Blackberries at Night- Part II
Food memories have been sneaking up on me lately. I don’t know if it’s melancholy, home sickness or most likely the coming together of a myriad of food memories but blackberries are on my mind. It could be that I am now able to sit in my itty bitty backyard in my new deck chair enjoying the summer air. All those summertime childhood memories of blackberries, bats and fireflies. I grew up on a bumpy back road that followed a few of the bends of the Charles River outside of Boston. During those long summer nights we would pass the time my sister, brother and the other neighborhood kids could be found picking and in quick form, eating blackberries by day; catching the lightening bugs in the early evening and then chasing bats by night. Now I sit in my backyard with a martini glass in my hand. Those summers were different, full, luxurious and relished. I needed to get closer to that time.
So on this one Marin night feeling food nostalgic I started the evening with a cocktail concoction featuring blackberries and then moved on to a dinner of lobster ravioli which was in need of a sauce. After some rummaging in the IBK* which produced some butter, a generous pinch of brown sugar, vinegar and a handful of blackberries all in a saucepan for a few minutes producing a reduction sauce, and a topping of a few toasted crushed hazelnuts. To those of you who may think this odd try it first.
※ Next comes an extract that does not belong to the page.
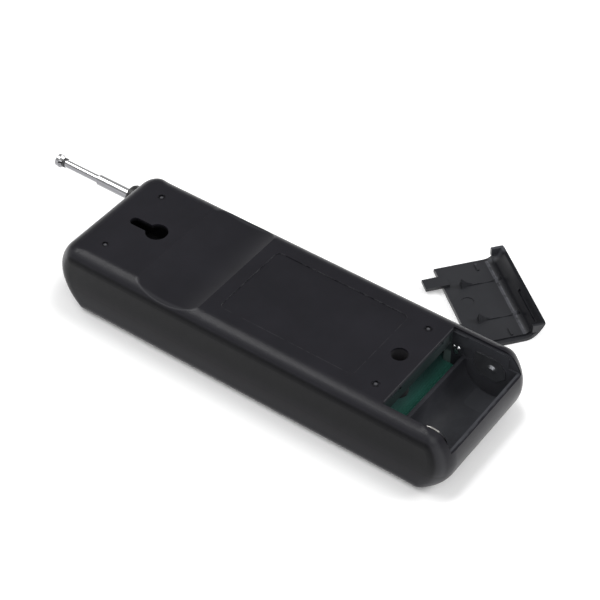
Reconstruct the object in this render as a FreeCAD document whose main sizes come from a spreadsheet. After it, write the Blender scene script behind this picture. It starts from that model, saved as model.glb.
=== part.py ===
"""Handheld frequency counter, lying on its front face, with its battery door taken off.

Frame: millimetres, +Z up out of the back panel, +Y towards the antenna end, and the origin on the
front face, midway between the long sides and the two ends.
"""
import FreeCAD, Part
import os
import Sketcher

doc = FreeCAD.newDocument("FrequencyCounter")
sheet = doc.addObject("Spreadsheet::Sheet", "Sizes")

SIZES = [
    # Case, measured over its outside
    ("half_width", 33.8), ("half_length", 105.0), ("case_height", 34.6), ("wall", 2.0),
    ("parting_height", 13.0), ("back_end_radius", 19.5), ("back_end_drop", 15.4),
    ("front_end_radius", 22.0), ("front_end_height", 19.5), ("corner_radius", 9.0),
    ("back_edge_radius", 7.0), ("front_edge_radius", 5.2), ("lip_height", 1.2),
    ("lip_thickness", 0.95), ("fit_gap", 0.1),
    # Features of the back
    ("trough_low", 26.2), ("trough_high", 60.2), ("trough_depth", 3.0), ("trough_ramp", 7.0),
    ("label_half_width", 21.5), ("label_low", -50.3), ("label_high", 19.5), ("label_depth", 0.35),
    ("label_radius", 2.5), ("keyhole_inset", 33.4), ("keyhole_radius", 5.3), ("keyhole_slot", 12.5),
    ("keyhole_slot_radius", 2.45), ("hanger_half_width", 7.0), ("hanger_depth", 9.0),
    ("hanger_margin", 1.6), ("mark_spacing", 20.0), ("mark_inset_top", 20.0),
    ("mark_inset_bottom", 44.0), ("mark_radius", 1.5), ("mark_pip_radius", 0.6),
    ("mark_depth", 0.35),
    # Battery bay: one round cell lies across the case
    ("cell_radius", 13.2), ("cell_inset", 15.5), ("cell_drop", 15.8), ("bay_rail", 6.8),
    ("tray_wall", 1.2), ("bay_side_wall", 1.6), ("divider_drop", 14.1), ("divider_thickness", 1.7),
    ("bay_mouth_inset", 35.6), ("bay_side_inset", 39.5), ("mouth_rail", 7.4), ("rim_drop", 8.7),
    ("seat_rail", 6.2), ("seat_depth", 1.8), ("cheek_inset", 7.8), ("ledge_width", 1.0),
    ("ledge_depth", 1.6), ("skirt_back", 0.4), ("skirt_thickness", 1.4), ("skirt_drop", 9.1),
    ("skirt_slot_gap", 0.3),
    # Battery door
    ("door_gap", 0.2), ("door_skin", 1.6), ("door_plate", 2.4), ("door_plate_rail", 8.6),
    ("door_plate_end", 9.9), ("slope_run", 2.2), ("slope_rise", 1.1), ("slope_back_run", 0.5),
    ("tongue_inner", 13.0), ("tongue_outer", 19.5), ("tongue_reach", 8.8),
    ("tongue_root", 2.9), ("tongue_drop", 2.3), ("tongue_thickness", 1.7),
    ("rib_offset", 11.8), ("rib_thickness", 1.0), ("rib_start", 7.8), ("rib_length", 19.2),
    ("rib_height", 0.5), ("inner_foot_height", 5.0), ("inner_foot_length", 6.0),
    ("inner_foot_half", 2.2), ("outer_foot_height", 2.8), ("outer_foot_length", 5.0),
    ("outer_foot_half", 2.5), ("foot_sink", 1.1), ("stub_inner", 20.0), ("stub_outer", 24.4),
    ("stub_offset", 20.0), ("stub_thickness", 1.1), ("stub_height", 0.6), ("cheek_width", 1.6),
    ("cheek_height", 4.0), ("slot_inner", 1.0), ("slot_outer", 22.0),
    ("slot_radius", 0.8), ("slot_rise", 2.5), ("pip_radius", 3.1), ("pip_depth", 0.3),
    ("pip_side", -1.4), ("pip_offset", 7.5),
    ("door_away_x", 66.8), ("door_away_y", -46.3), ("door_turn", -128.2),
    # Display
    ("window_centre", 48.0), ("window_half_width", 25.0), ("window_half_height", 12.0),
    ("lens_margin", 3.0), ("lens_recess", 0.3), ("lens_thickness", 1.0), ("lens_radius", 2.5),
    ("glass_half_width", 27.0), ("glass_half_height", 16.0), ("glass_thickness", 2.2),
    ("bezel_thickness", 1.5), ("bezel_gap", 0.1), ("strip_half_width", 25.0), ("strip_width", 2.0),
    ("strip_inset", 0.6), ("light_half_width", 25.5), ("light_half_height", 12.6),
    ("light_thickness", 3.8), ("light_post_radius", 1.5),
    # Main board and its fixings
    ("board_bottom", 11.0), ("board_thickness", 1.6), ("board_gap", 1.5), ("board_top_inset", 8.0),
    ("board_low_inset", 31.4), ("board_radius", 4.0), ("boss_rail", 7.3), ("boss_top_inset", 17.0),
    ("boss_low", -45.0), ("boss_radius", 3.0), ("boss_hole_radius", 0.9), ("board_hole_radius", 1.2),
    ("small_head_radius", 2.2), ("small_head_height", 1.4), ("small_shank_radius", 0.85),
    ("small_shank_length", 6.5), ("cross_slot_width", 0.6), ("cross_slot_depth", 0.7),
    # Case screw
    ("screw_inset", 45.4), ("screw_bore_radius", 3.85), ("screw_tube_radius", 4.8),
    ("screw_seat", 18.0), ("screw_hole_radius", 1.6), ("screw_head_radius", 2.9),
    ("screw_head_height", 2.2), ("screw_shank_radius", 1.45), ("screw_tip", 5.0),
    ("screw_boss_radius", 3.6), ("screw_boss_hole_radius", 1.5),
    # Keys and their switches
    ("key_offset", 12.5), ("key_row_high", 12.0), ("key_row_low", -8.0), ("key_half_width", 9.0),
    ("key_half_height", 4.5), ("key_radius", 2.0), ("key_gap", 0.3), ("key_recess", 0.5),
    ("key_flange", 1.0), ("key_flange_height", 1.2), ("key_flange_gap", 0.2),
    ("key_stem_radius", 2.0), ("key_stem_top", 6.0), ("switch_half", 3.0), ("switch_height", 3.5),
    ("plunger_radius", 1.75), ("plunger_length", 2.9), ("plunger_gap", 0.08),
    ("plunger_room", 3.9),
    # Gate lamp
    ("lamp_row", 24.0), ("lamp_radius", 1.5), ("lamp_gap", 0.1), ("lamp_recess", 0.5),
    ("lamp_flange_radius", 1.9), ("lamp_flange_height", 1.0), ("lamp_top", 5.5),
    ("lamp_lead", 0.5), ("lamp_lead_offset", 1.0),
    # Antenna: each section slides in the one outside it
    ("antenna_rail", 8.4), ("antenna_height", 20.0), ("collar_radius", 5.7), ("collar_reach", 3.4),
    ("collar_lip", 1.0), ("collar_flange_radius", 6.1), ("collar_flange", 2.0),
    ("collar_boss_radius", 7.6), ("collar_boss_length", 5.2), ("sleeve_radius", 3.5),
    ("sleeve_base", 10.5), ("section_one_radius", 2.75), ("section_two_radius", 2.0),
    ("section_three_radius", 1.45), ("rod_radius", 0.95), ("slide_gap", 0.06),
    ("section_length", 92.0), ("section_one_out", 22.9), ("section_two_out", 21.1),
    ("ring_radius", 2.35), ("ring_length", 1.2), ("section_step", 0.2), ("rod_length", 90.5),
    ("button_radius", 3.3), ("button_length", 4.1), ("button_edge", 1.1),
    # Antenna bracket
    ("bracket_half_width", 4.0), ("bracket_thickness", 1.6), ("bracket_foot", 12.0),
    ("bracket_top", 24.0), ("spigot_length", 3.5), ("spigot_gap", 0.1), ("bracket_screw_back", 7.0),
    # Cell contacts and leads
    ("contact_sheet", 0.5), ("contact_rise", 2.4), ("contact_half_height", 6.2),
    ("contact_inner", 8.6), ("contact_outer", 6.8), ("contact_corner", 4.0), ("dimple_radius", 2.6),
    ("dimple_height", 1.0), ("post_radius", 1.2), ("strap_sheet", 0.8), ("strap_width", 3.0),
    ("strap_rise", 3.6), ("strap_past_divider", 3.6), ("tab_width", 1.8), ("tab_reach", 0.7),
    ("notch_radius", 3.2), ("notch_rise", 4.6), ("notch_back", 0.9), ("notch_depth", 0.6),
    ("spring_radius", 8.6), ("spring_cone", -12.0), ("spring_pitch", 2.2), ("spring_length", 6.0),
    ("spring_wire", 0.5), ("spring_plate_radius", 9.4), ("lead_radius", 0.7), ("lead_bend", 4.0),
    ("lead_reach", 12.0),
    # Parts on the board
    ("chip_side", 12.0), ("chip_height", 1.5), ("chip_stand", 0.15), ("chip_pin_reach", 1.4),
    ("chip_pin_width", 0.4), ("chip_pin_pitch", 0.8), ("chip_pin_thickness", 0.3),
    ("chip_x", -9.0), ("chip_y", 10.0), ("small_chip_length", 5.0), ("small_chip_width", 4.0),
    ("small_chip_pitch", 1.27), ("small_chip_x", -8.0), ("small_chip_y", -28.0),
    ("can_x", -13.0), ("can_inset", 30.0), ("can_half_width", 12.0), ("can_half_height", 9.0),
    ("can_height", 4.0), ("can_wall", 0.4), ("can_vent_radius", 0.7), ("can_vent_pitch", 4.0),
    ("crystal_x", 8.0), ("crystal_y", 30.0), ("crystal_half_length", 5.6), ("crystal_radius", 2.3),
    ("crystal_height", 3.6), ("cap_x", -20.0), ("big_cap_y", -22.0), ("big_cap_radius", 4.0),
    ("big_cap_height", 9.0), ("small_cap_y", -10.0), ("small_cap_radius", 2.5),
    ("small_cap_height", 6.0), ("cap_edge", 0.5), ("coil_x", 9.0), ("coil_y", -28.0),
    ("coil_radius", 4.2), ("coil_core_radius", 3.2), ("coil_height", 4.4), ("coil_flange", 0.9),
    ("trimmer_x", 14.0), ("trimmer_y", 44.0), ("trimmer_radius", 3.0), ("trimmer_height", 2.4),
    ("trimmer_slot", 0.7),
]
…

Blackberries are also called a bramble referring the thorny plant from which they are picked. According to my botanical guide the name of the bush is derived from brambel, or brymbyl, signifying prickly. And that is the truth, all that sweetness is yours if you have patience and a good pair of garden gloves.
A few years ago on a road trip that took me and C. through Oregon we stumbled upon a few brambles of Marionberries that were the essence of that warm summer day. What I didn’t know then is that there are many, many varieties of blackberries–at last count about 250: boysenberry, thorn less evergreen and the marionberry. These varieties constitute about 95% of all cultivated blackberries which in North America are primarily found in Oregon, California and Washington. In fact in Oregon farmers grow more than 30 million pounds of this most widely planted blackberry cultivar; it is available in season for only a few weeks beginning in mid-July and ending in early-August.
In California, we have our own special variation on theme. We have olallieberries. A berry of complicated lineage, olallieberries, were an unknown berry to me before living on the West Coast. It’s a cross between the loganberry (which is a hybrid of the "marion" blackberry and raspberry) and the youngberry (which is a marriage between the "marion" blackberry and dewberry). Given the strong predominance of blackberry it appears very similar to the blackberry. Years ago some folks in Oregon were experimenting and came up with olallieberries but they didn’t take to the soil but the plant did like the California coast.
And in particular Swanton’s in Davenport. This weekend I found myself on a day trip south toward Santa Cruz and ended up at the annual Swanton’s strawberry u-pick which happily coincided with the 3-week olallieberry picking window. How lucky can a girl get? Picking is gentle and hard work. And now I am bursting with berries, 8#. There were a few lucky recipients late Sunday afternoon when the blackberry truck pulled up to their door.
There are a number of recipes that are now in my queue which are link below. In the meanwhile enjoy my post-work backyard cocktail, Blackberry Noir. It may not be fireflies, bats and the river road but it’s my own form of sublime relishment today.
To store: Keep blackberries in the fridge, without washing them, but they are delicate and need to be eaten as soon as possible. Blackberries can be frozen and included in pie or crumble fillings.
*IBK = Itty Bitty Kitchen *Illustration by Paula Becker
Blackberry Noir Martini
Yield: 2 + martinis.
1 tsp simple sugar
1/2 cup blackberries
2 lemon wedges
1/2 cup vodka (or gin) (adjust to your liking!)
1 tablespoon Contrieau (or o.j.)
1 tablespoons fresh lemon juice.
In a small food processor, puree the berries and lemon juice.
Prepare two martini glasses: rub the rims with lemons, then pour a layer of superfine sugar on a plate and twirl the glasses in it. Place them in the freezer.
Fill a martini shaker with ice, then add the vodka (or gin), Contrieau. Add 1 tablespoons of the culled simple syrup and a bit of the berry puree–a little goes a long way. There will be more for later. Shake well for abotu 10 seconds and strain into the glasses.